No, you read half the book and had half the book read to you.
i've been told several times that i sound like kermit the frog.
Hey-ho, kid bitzer weporting live!
What about watching the movie with your eyes closed?
That could be kind of like an incredibly abridged audiobook, but no. I am thinking primarily of prose; plays, as you suggest, are the edge case. I would never disagree that reading things and hearing them read aloud are indeed different, much as reading a play and seeing (or hearing) it performed are different. Any film of a novel will, however, be a great deal more different than that.
Reading a book aloud is also different from reading it to yourself, silently and at your own natural pace.
You seem to think that would make the comments sound less awesome, when a moment's thought should let you see that they'll be much more awesome.
Fair enough. I was assuming the intention was for the comments to be intelligible. If that's not the case, go nuts.

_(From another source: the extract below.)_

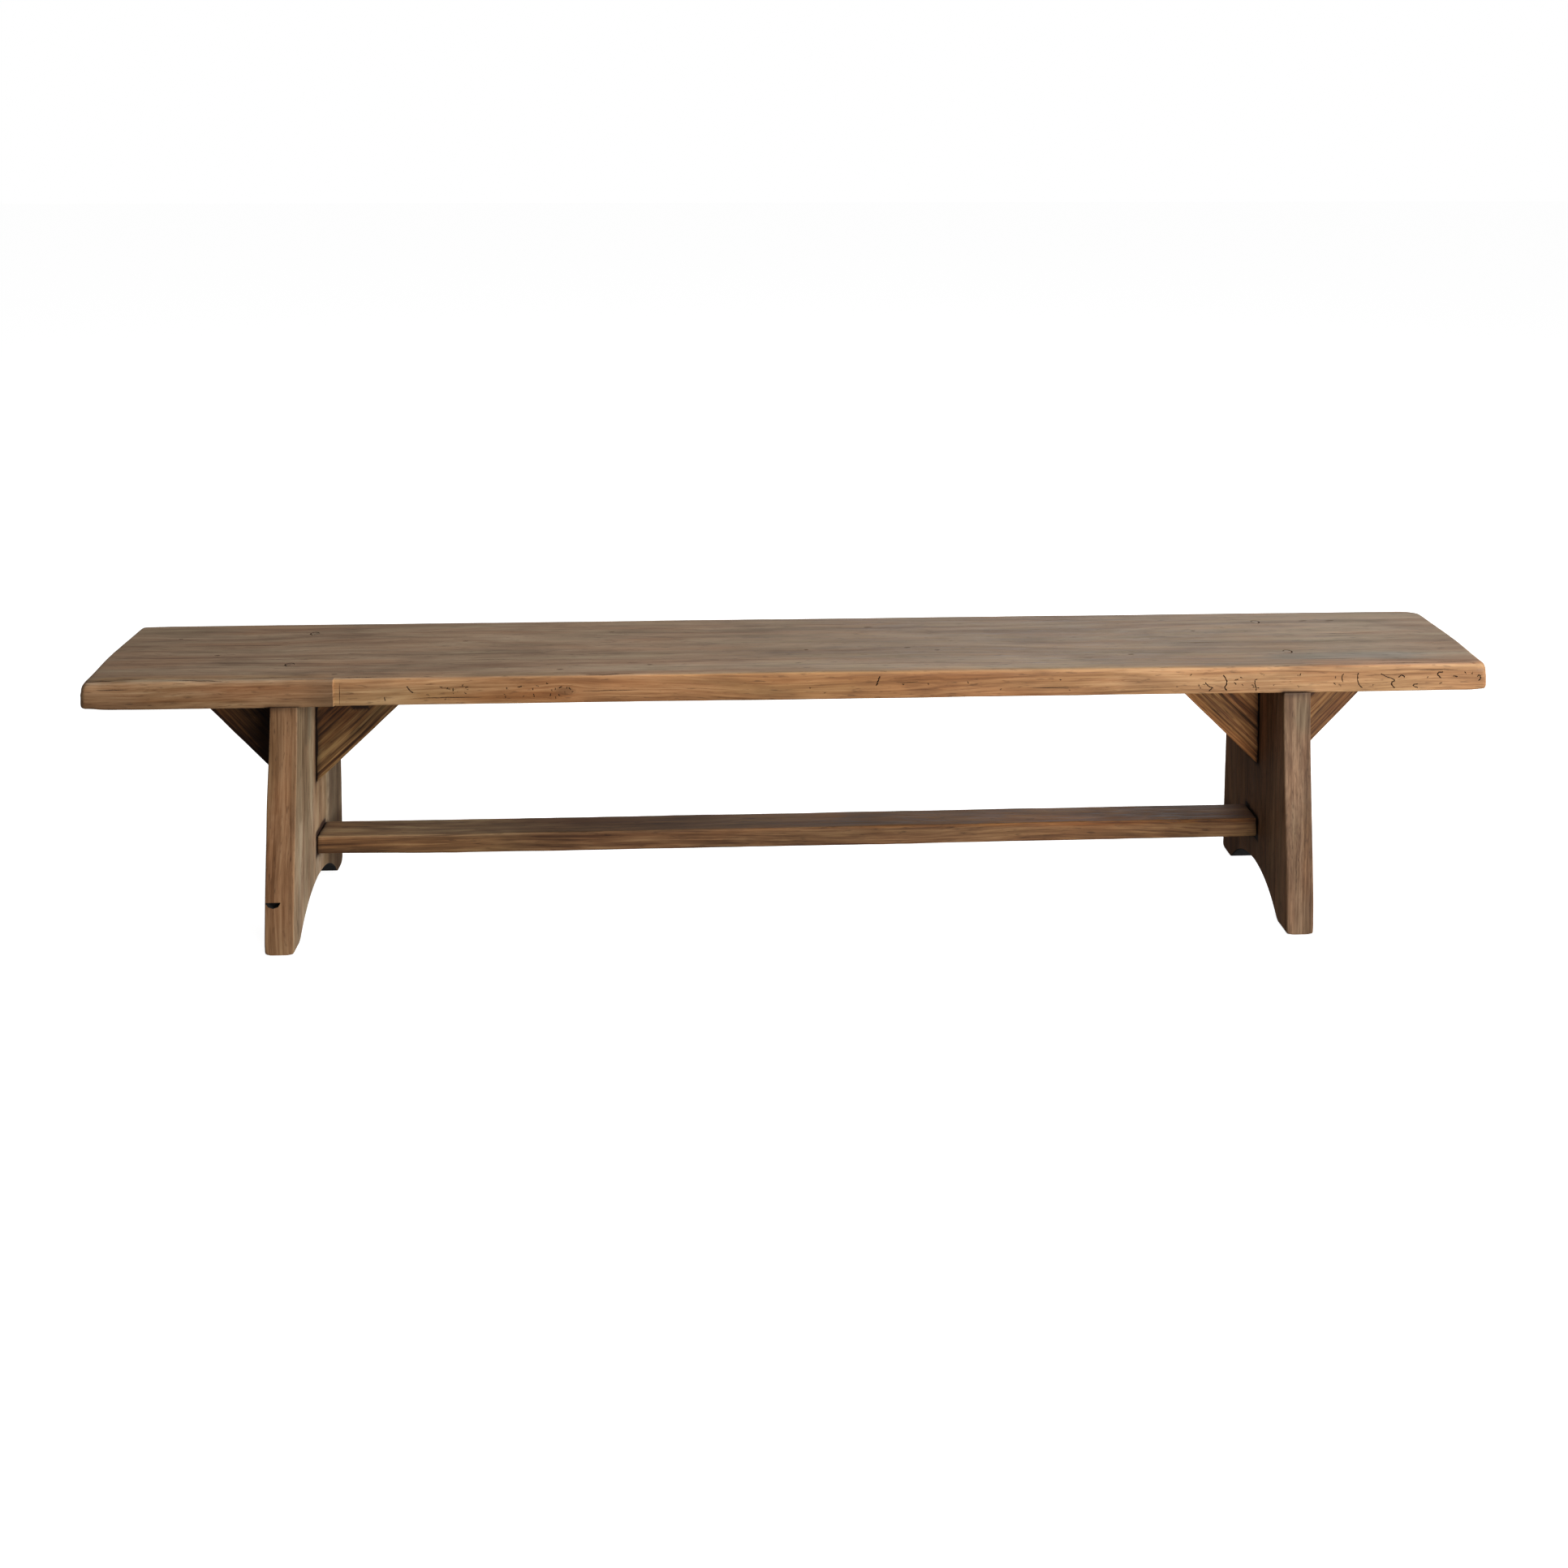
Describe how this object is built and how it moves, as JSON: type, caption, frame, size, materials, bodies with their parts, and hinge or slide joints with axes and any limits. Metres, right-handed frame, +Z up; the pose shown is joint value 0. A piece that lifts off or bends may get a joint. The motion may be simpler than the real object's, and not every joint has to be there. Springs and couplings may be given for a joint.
{
  "type": "wooden bench",
  "caption": "Long rustic plank bench on flared board legs with arched feet, triangular corner braces and a low stretcher.",
  "frame": {"origin": "on the floor, under the middle of the bench's box", "axes": "+X along the seat to the right seen from the front, -Y towards the front, +Z up"},
  "size_m": [2.282, 0.3338, 0.45],
  "materials": {
    "seat_wood": "weathered, dry, unvarnished, grey-brown top and warm tan edges",
    "leg_wood": "weathered, dry, unvarnished",
    "brace_wood": "old dark brown wood with strong diagonal grain",
    "stretcher_wood": "old dark brown wood, worn on its lower front edge",
    "peg_wood": "dark end grain",
    "nail_iron": "dark, rusted"
  },
  "bodies": {
    "root": {"seat_plank": "seat_wood", "left_leg": "leg_wood", "right_leg": "leg_wood", "stretcher": "stretcher_wood", "left_outer_brace": "brace_wood", "left_outer_seat_nail": "nail_iron", "left_outer_leg_nail": "nail_iron", "left_inner_brace": "brace_wood", "left_inner_seat_nail": "nail_iron", "left_inner_leg_nail": "nail_iron", "left_front_peg": "peg_wood", "left_rear_peg": "peg_wood", "right_outer_brace": "brace_wood", "right_outer_seat_nail": "nail_iron", "right_outer_leg_nail": "nail_iron", "right_inner_brace": "brace_wood", "right_inner_seat_nail": "nail_iron", "right_inner_leg_nail": "nail_iron", "right_front_peg": "peg_wood", "right_rear_peg": "peg_wood"}
  },
  "joints": []
}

I had the novel version of Charles In Charge. With pages of photographs from the sitcom in the middle.
i don't remember kermit having trouble with his 'r's.

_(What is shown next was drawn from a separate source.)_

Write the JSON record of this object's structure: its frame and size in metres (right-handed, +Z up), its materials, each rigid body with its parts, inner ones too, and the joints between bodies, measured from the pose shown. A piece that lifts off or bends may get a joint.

that sounds more like gussy fink-nottle, or who's that woman on npr who talks about the classics, elaine something brit-twit from central casting.
probably i'm just forgetting a kermit character?
Oh yeah? You try writing Kermonics phonetically.
160 - I think I'd get more out of the audiobook than reading aloud with a sweetheart. Less mind-wandering about how to move from the book-reading to the sex-having part of the evening.
173--
i'm constantly writing kermonics.
or so i've been told.
174: Becks is Francesca! http://ionarts.blogspot.com/2007/07/dante-in-siena-inferno-5-9.html
Oh, definitely Harvey Fierstein for me.
I used to listen to books on tape when I commuted by car. The anti-book on tape people are nuts.
Abridged is totally cheating, except that a lot of non-fiction books are bloated and need some editing anyway.